On the other hand, for y=f(x) (i.e., the m-bit string), the probability of the wiretapper estimating y is just 2^{−m}. In other words, there is entropy of m bits.
Therefore, t is assumed to be a maximum of the number of bits that can be tapped by Eve in the quantum communication while being buried in errors. Accordingly, the value of t must be determined according to the error rate.
Therefore, if n is determined, t is determined according to the error rate, the t-resilient function is constructed, and the communication protocol is designed so that m is sufficiently large, even if some bits are leaked to a wiretapper during initial key exchanging, the complete safety (the complete safety intuitively means that the probability that the wiretapper estimates a key of m bits must be just 2^{−m} if it is assumed that m to be a security parameter) can be achieved by using the t-resilient function.

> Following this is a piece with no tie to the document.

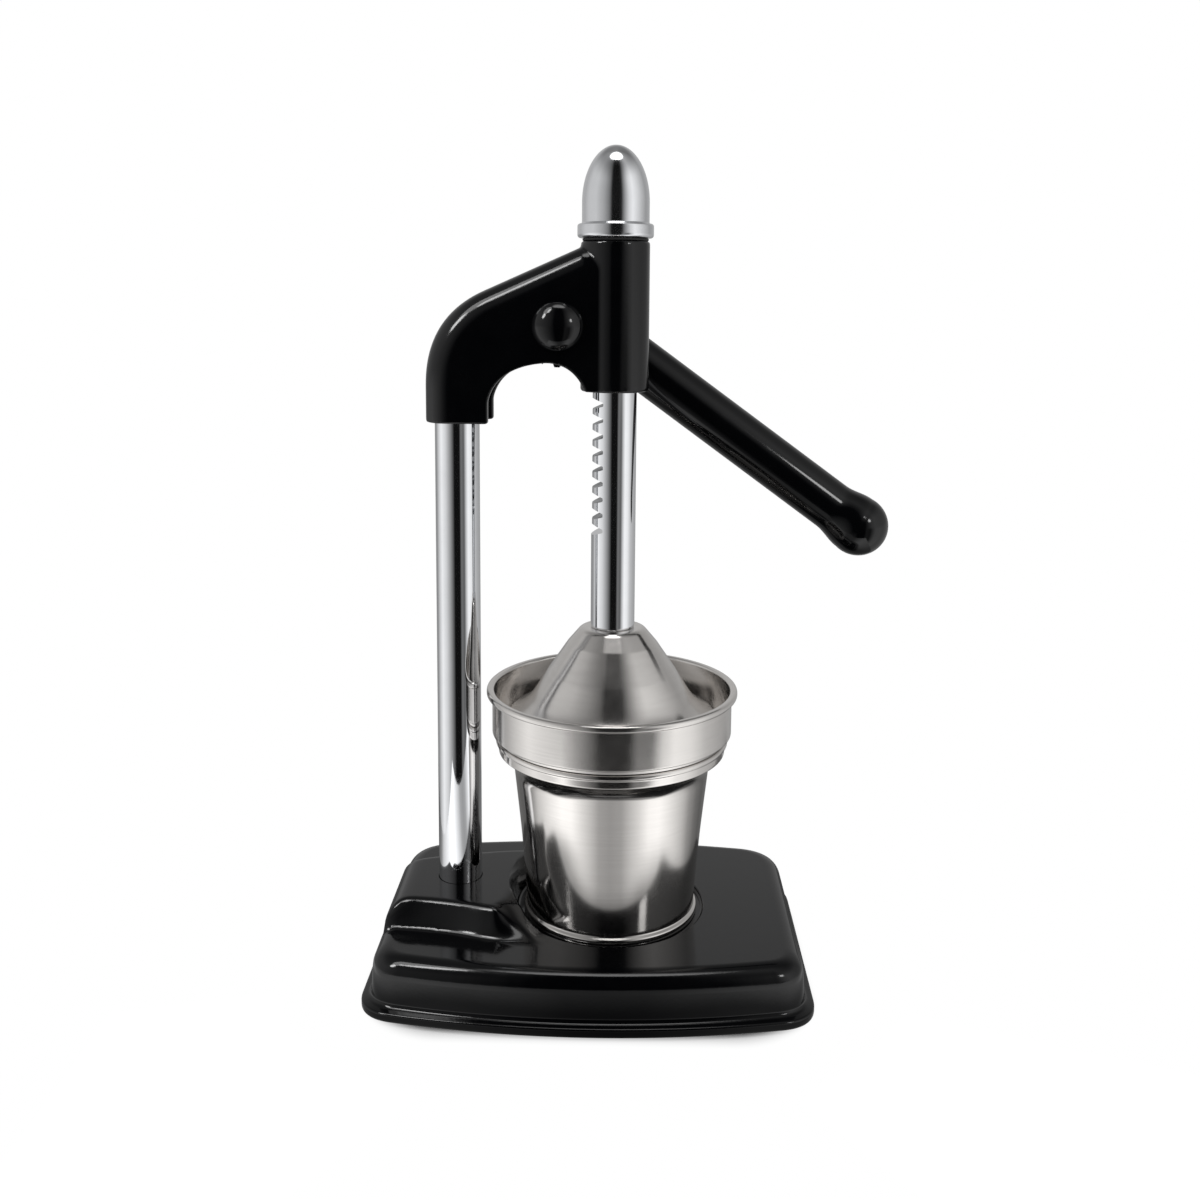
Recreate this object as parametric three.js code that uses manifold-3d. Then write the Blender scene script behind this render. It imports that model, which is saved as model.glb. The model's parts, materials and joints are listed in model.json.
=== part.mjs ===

By the way, a method of constructing the t-resilient function may be known to the wiretapper. In other words, the t-resilient function is public information.
A problem encountered with the prior art method is that while a t-resilient function is made to act on data to be transmitted to improve the safety of transmission, there doesn't exist a proper method of constructing the t-resilient function in all cases, depending on the bit length of the input data, the output bit length, and security parameters.
The present invention is proposed to solve the above-mentioned problem, and it is therefore an object of the present invention to provide a method that can deal with all the above-mentioned cases by using a general function, such as SHA-1, other than t-resilient functions.
It is another object of the present invention to provide a method that can make the safety when sending and receiving data result in the safety of the Vernam cipher encryption, and that provides higher safety in terms of information theory.